Hacker News new | ask | show | jobs
by sumtechguy 1119 days ago
I was forced to read that book and 'how to be a superstar'. Due to a manager who disliked my bluntness in saying things were broken. He wanted me to punch it up with doublespeak to make him feel better.

They show how to manipulate people. But not solid advice on how to do the right thing.

1 comments

I don't think that anybody thinking in terms of "winning" friends and "influencing" people is worried at all about doing the "right" thing.
Honestly, I read the book about 15 years ago and my takeaway at that time was that... actually, It's OK to be nice to people and to let your desire to help them manifest itself. At that point in my life I was kind of a little shit and was utterly paranoid of being taken advantage of and viewed interactions very transactional.

So, yeah... That's not what I took from that book at all. Maybe I should read it again because maybe it's not really as I remember it, since so many people seem to hate it?

I feel like a lot of people judge "How to Win Friends and Influence People" literally by the cover. Its main message is to continually improve your own character. (What I took away anyway)

While there are definitely some toxic books out there (the "## laws of power", as an example. I don't remember what the number was but it was two digits), I don't think How to Win Friends is one of them.
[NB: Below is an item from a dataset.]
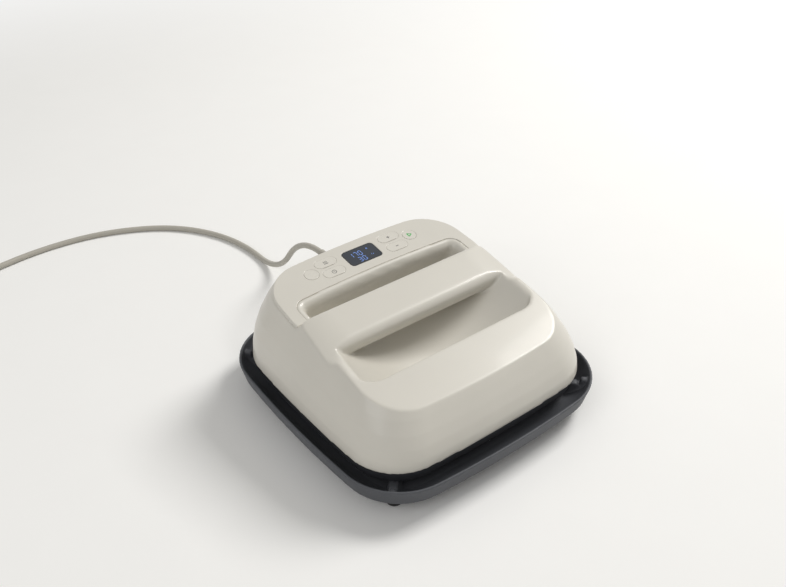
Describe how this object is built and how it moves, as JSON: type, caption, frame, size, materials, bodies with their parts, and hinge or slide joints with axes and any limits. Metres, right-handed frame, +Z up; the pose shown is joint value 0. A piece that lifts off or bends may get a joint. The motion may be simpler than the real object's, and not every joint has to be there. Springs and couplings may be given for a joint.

Maybe I worded that a bit strongly. As the reasons for me having to read it still irk me. But the root is how to draw people in by being nicer. It is a form of manipulation and not true to who you are. Now given that there is nothing wrong with improving yourself to be less of a jerk. Those books do have that sort of advice. But the advice is given with the intention of manipulation. I may be being harsh on them. But that was my takeaway. Decent advice but bad intentions.
I think the once perfectly ordinary idiom of “winning friends” has fallen out of usage in the (many) decades since that book was written, to the extent that people now – just like you here – read something nefarious into it that wasn’t originally there at all.